Last modified: Wednesday, June 10, 2009 2:54 PM EDT
For 'Message,' Michael Boroniec of Pittsfield used ceramic and pewter to imitate his best friend's boots, which are currently in Afghanistan. (SUBMITTED).

For Brockton, the 'Perfect Fit'

BROCKTON -Many people know about Brockton's shoemaking history, but the Fuller Craft Museum is bringing the past back - through art.

Shoe imagery, especially in artwork, is vibrant: Its meaning ranges from symbols of sexual obsession, degradation, comfort, and strength to fashion and style.

To demonstrate that, the museum last weekend opened "The Perfect Fit: Shoes Tell Stories." It runs through Jan. 3, 2010 with an opening reception set for 2 to 5 p.m. Sunday, June 14.

Brockton was once known as the "shoe capital of the world," and this exhibit displays about 120 shoes in various mediums and sizes that tell the artist's or an ancestor's story.

Curator Wendy Tarlow Kaplan said she received nearly 1,000 submissions after putting out a request asking that each one have a symbolic meaning behind it. In just three days, Kaplan narrowed the hundreds of submissions down to what she felt were the best and the brightest works of representative art.

"Since many were sent as digital images, I only have one memory of what a piece looks like," she said during a media preview last week. "It's a surprise how much bigger or smaller they actually are. I'm delighted by it."

Marguerite Belkin from Washington, D.C. hand folded 300 tiny origami shoes out of rice paper and acrylic paint to represent the bound feet of Asian women that are broken and, as a result, never grow properly. She calls this work "The Pursuit of Happiness."

There are many Massachusetts artists featured, but artists from five other New England states, Canada, and Israel are also represented.

Newton artist Judy Haberl traveled even farther back than the shoemaking era in collecting 416 anonymous baby shoes from American Bronze and Co. Some are from the 1800s, and all of them were once mantelpiece bookends. After a year of collecting these copper shoes, Haberl made an installation with classical music accompaniment, because she feels the shoe openings are shaped like singing, open mouths.

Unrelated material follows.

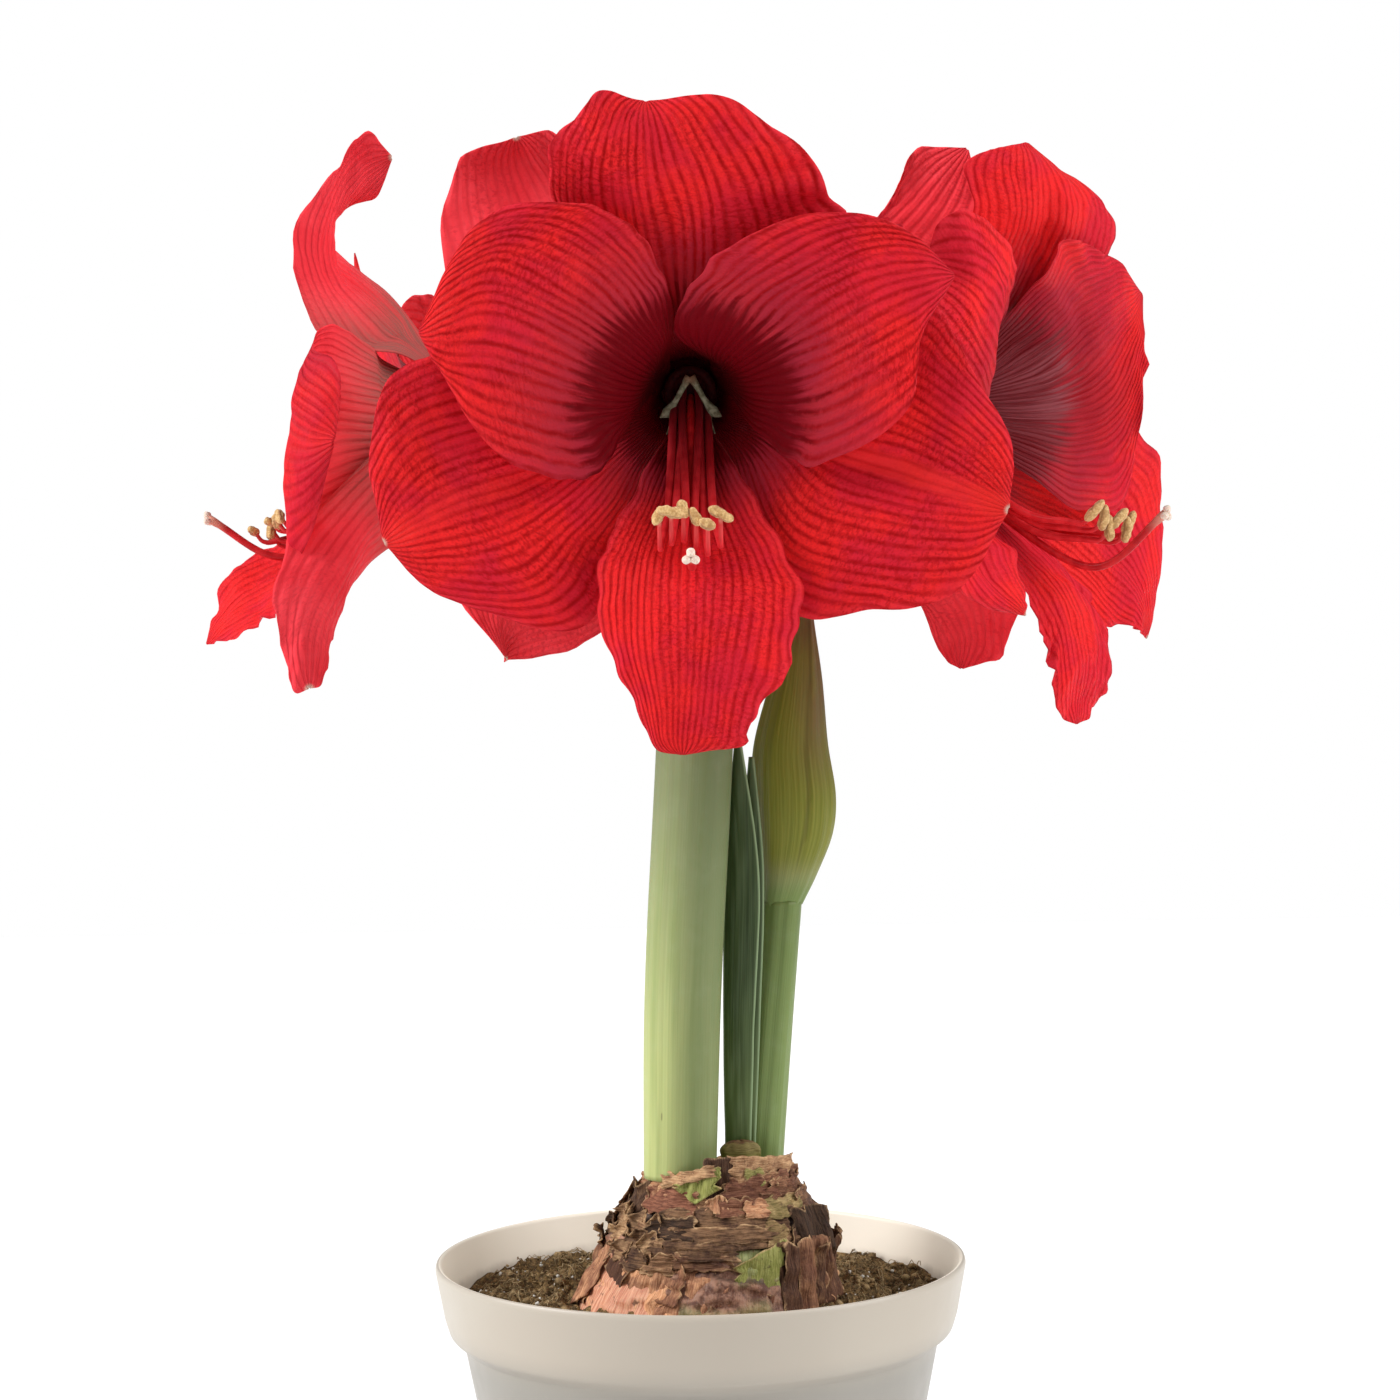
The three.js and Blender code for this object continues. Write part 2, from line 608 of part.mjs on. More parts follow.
function tepal(place, { at, whorl, mid, ccw, cw }) {
  const { baseRadius: atBase, throatRadius: atThroat, baseSpread, throatSpread } = whorls[whorl];
  const rail = (listed, side) => {
    const spoke = (radius, spread, forward) => {
      const angle = radians(at + side * spread);
      return [radius * Math.cos(angle), radius * Math.sin(angle), forward];
    };
    const start = [spoke(atBase, baseSpread, tubeBack), spoke(atThroat, throatSpread, 0)];
    return smooth([...start, ...listed].map(place));
  };
  const midrib = rail(mid, 0);
  const tip = mid.at(-1);
  const margins = [rail([...ccw, tip], 1), rail([...cw, tip], -1)];
  const reach = 0.985; // the sheet stops where the margins all but meet
  const surface = (u, v) => {
    const middle = midrib.getPoint(u * reach);
    const [left, right] = margins.map((margin) => margin.getPoint(u * reach));
    const chord = right.clone().sub(left).multiplyScalar(v / 2);
    const cup = left.add(right).multiplyScalar(0.5).sub(middle).multiplyScalar(v * v);
    return middle.add(chord).add(cup);
  };
  return sheet(surface, 6, 6, tepalThickness);
}

// Pedicel, ovary and floral tube grow as one piece.
function floralTube(place, pedicel) {
  const ovary = place([0, 0, -30]);
  const mouth = place([0, 0, tubeBack - 0.5]);
  const path = [...pedicel.map(([x, y, z]) => vec(x, y, z)), ovary, mouth];
  const isLong = pedicel.length > 3;
  const swelling = isLong ? [4.2, 4.8, 7.6] : [4.4, 7.6];
  const radii = [pedicelRadius, ...swelling, tubeMouth];
  return stalk(path, radii, { sides: 10, steps: 8, upright: false });
}

// Six filaments rise from a low crown in the throat and sweep down, then up to their anthers.
// Their roots stand at these angles round the crown, in the order of the anthers.
const filamentRoots = [180, 240, 120, 60, 300, 0];

function stamens(place, anthers) {
  const crown = lathe([[5, -9.4], [8.2, -9.4], [8.4, -7.8], [5.4, -7.4], [5, -9.4]], 12);
  const seat = new THREE.Matrix4();
  const origin = place([0, 0, 0]);
  const axes = [[1, 0, 0], [0, 1, 0], [0, 0, 1]].map((axis) => place(axis).sub(origin));
  seat.makeBasis(...axes).setPosition(origin);
  let solid = toSolid(crown.applyMatrix4(seat));
  anthers.forEach(([x, y, z], i) => {
    const angle = radians(filamentRoots[i]);
    const high = Math.sin(angle) > 0;
    const path = [
      [6.7 * Math.cos(angle), 6.7 * Math.sin(angle), -8.4],
      [4.6 * Math.cos(angle), high ? -1 : -7, 8],
      [x * 0.6, y + 3, 38],
      [x * 0.9, y - 5, z - 10],
      [x, y, z],
    ];
    solid = solid.add(toSolid(wire(path.map(place), filamentRadius, 4, 6)));
    const anther = new THREE.SphereGeometry(1, 5, 3).scale(4.2, 1.5, 1.5).rotateZ(0.7 * (i - 2.5));
    solid = solid.add(toSolid(anther.translate(x, y + 0.6, z).applyMatrix4(seat)));
  });
  return fromSolid(solid);
}

// The style runs under the filaments and ends in a stigma of three short lobes.
function pistil(place, bend, [x, y, z]) {
  const path = [[0, 0, tubeBack + 0.1], [0, -8, 6], [0, bend[1] * 0.62, 28], bend, [x, y, z]];
  let solid = toSolid(wire(path.map(place), styleRadius, 5, 8));
  for (let i = 0; i < 3; i++) {
    const angle = radians(90 + 120 * i);
    const end = place([x + 1.7 * Math.cos(angle), y + 1.7 * Math.sin(angle), z + 0.2]);
    const lobe = new THREE.SphereGeometry(1.7, 5, 4).translate(end.x, end.y, end.z);
    solid = solid.add(toSolid(lobe));
  }
  return fromSolid(solid);
}

// ---- assembly ----

add('pot', pot(), potCream, 0.45);
const soilSolid = toSolid(soilBody()).subtract(toSolid(bulb(seatGap)));
add('soil', fromSolid(soilSolid), soilBrown, 0.95);
add('bulb', bulb(0), bulbPink, 0.7);
for (const [name, shape] of Object.entries(tunics)) {
  add(name, tunic(shape), tunicBrown, 0.8);
}
const scapeGrid = { sides: 18, steps: 8, upright: true };
const budGrid = { sides: 14, steps: 8, upright: true };
add('scape_main', stalk(mainScapePath, mainScapeRadii, scapeGrid), stalkGreen, 0.5);
add('scape_bud', stalk(budScapePath, budScapeRadii, budGrid), stalkGreen, 0.5);
add('bud', stalk(budPath, budRadii, budGrid), budGreen, 0.5);
for (const [name, shape] of Object.entries(blades)) {
  const isLeaf = name.startsWith('leaf');
  add(name, blade(shape, isLeaf ? 1.2 : 0.6), isLeaf ? leafGreen : bractStraw, 0.5);
}
for (const [name, flower] of Object.entries(flowers)) {
  const place = seenFrom[name];
  add(`${name}_tube`, floralTube(place, flower.pedicel), tubeGreen, 0.5);
  for (const [side, shape] of Object.entries(flower.tepals)) {
    add(`${name}_tepal_${side}`, tepal(place, shape), petalRed, 0.6);
  }
  add(`${name}_stamens`, stamens(place, flower.anthers), pollenYellow, 0.7);
  add(`${name}_pistil`, pistil(place, flower.styleBend, flower.stigma), petalRed, 0.5);
}

export default model;
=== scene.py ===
import math

import bpy
import numpy as np
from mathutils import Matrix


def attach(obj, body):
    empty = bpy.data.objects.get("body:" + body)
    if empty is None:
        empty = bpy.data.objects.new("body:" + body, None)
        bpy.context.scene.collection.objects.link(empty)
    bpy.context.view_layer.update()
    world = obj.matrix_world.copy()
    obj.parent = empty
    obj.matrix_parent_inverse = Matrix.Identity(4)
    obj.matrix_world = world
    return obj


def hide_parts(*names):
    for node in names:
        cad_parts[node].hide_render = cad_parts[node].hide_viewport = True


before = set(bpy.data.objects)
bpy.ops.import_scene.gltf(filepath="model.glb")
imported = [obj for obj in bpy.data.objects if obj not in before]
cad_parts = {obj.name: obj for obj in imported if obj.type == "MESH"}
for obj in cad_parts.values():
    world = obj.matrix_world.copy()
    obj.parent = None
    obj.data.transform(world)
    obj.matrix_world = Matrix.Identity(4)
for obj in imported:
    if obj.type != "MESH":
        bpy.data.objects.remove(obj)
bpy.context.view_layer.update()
metresPerMillimetre = 0.001


def smoothCurve(points, at):
    # Uniform Catmull-Rom curve: a cubic between each two points, with the slope at a point half the step
    # between its neighbours. The ends are carried on in a straight line. "at" runs from 0 to 1.
    points = np.asarray(points, float)
    points = np.vstack([2 * points[0] - points[1], points, 2 * points[-1] - points[-2]])
    place = np.clip(np.asarray(at, float), 0, 1) * (len(points) - 3)
    k = np.minimum(place.astype(int), len(points) - 4)
    t = (place - k)[..., None]
    a, b, c, d = points[k], points[k + 1], points[k + 2], points[k + 3]
    cubic = (3 * b - a - 3 * c + d) * t ** 3
    return 0.5 * (2 * b + (c - a) * t + (2 * a - 5 * b + 4 * c - d) * t ** 2 + cubic)


def smoothValues(values, at):
    return smoothCurve(np.array(values, float)[:, None], at)[:, 0]


def circle(sides):
    return 2 * np.pi * np.arange(sides) / sides


def wayRound(angle, seam):
    # The way round, folded back on itself so that a pattern on it meets at its seam.
    return np.abs((angle + seam) % (2 * np.pi) - np.pi)


def stacked(*values):
    # Arrays and numbers of any matching shapes, side by side along a new last axis.
    return np.stack(np.broadcast_arrays(*values), -1)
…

The corresponding label reads, "The sounds vary from the piercing cries of newborns to a choir of small voices in unison that range from endearing to annoying." The range is intended to represent the complex relationship between parents and their children. "It narrates the cycle of life via footprints," she said. "It shows different ways people go out in the world - literally."

In "Ladies Size 13: The Shoe NEVER Fits," Karen J.S. Tashjian and Diane E. Green confront viewers with the idea that the shoes some women buy are often like the ugly stepsister in "Cinderella" - boring and ugly. The artists carved a black shoe into an oversized polyurethane rubber foot.

Museum intern Jeanne Garnder, who helped organize the "Perfect Fit" exhibit, said there is not a money exchange between artists and the museum, with the exception of a fee to submit their artwork, but it gives artists an opportunity to showcase their talents to the world.

Patricia Delaney of Brockton stitched a cotton quilt called "My Dorothy Complex: I'm Crazy about Red Shoes." Her corresponding label reads, "I felt especially drawn to this exhibition because I am a descendant in a family that has been associated with the shoe industry in Brockton for five generations. In fact, I cannot think of a single person, in my immediate and extended family, who was not involved in shoe manufacturing at some point in their lives."

For "Message," Michael Boroniec of Pittsfield used ceramic and pewter to imitate his best friend's boots, which are currently in Afghanistan. A message carrier - a dove made out of newspaper - represents peace, but it also brings news of another explosion, as the Holy War continues.

The corresponding label reads in part, "while the boots sit like a stone on top of an oil barrel, which has been 'tagged' with a factory producing pollution."

The message ties into the inspiration for this exhibit - that Brockton was the largest producer of men's shoes and boots during the Civil War. The industry continued to thrive until the mid-20th century, but declined due to cheaper manufacturing competition worldwide.

The exhibit opens with a timeline and video about the history of shoemaking in Brockton, and the rest is carefully crafted, symbolic art. After its premiere at Fuller Craft, it will travel to other U.S. cities, with dates and locations to be announced.

If you go...

WHAT: "The Perfect Fit: Shoes Tell Stories" exhibit

WHERE: Fuller Craft Museum, 455 Oak St., Brockton

HOURS: Open daily 10 a.m. to 5 p.m.

COST: $8, adults; $5, seniors and students; children under 12, members and Wed. from 5 to 9 p.m., free

WHEN: through July 3, 2010; opening reception June 14 from 2 to 5 p.m.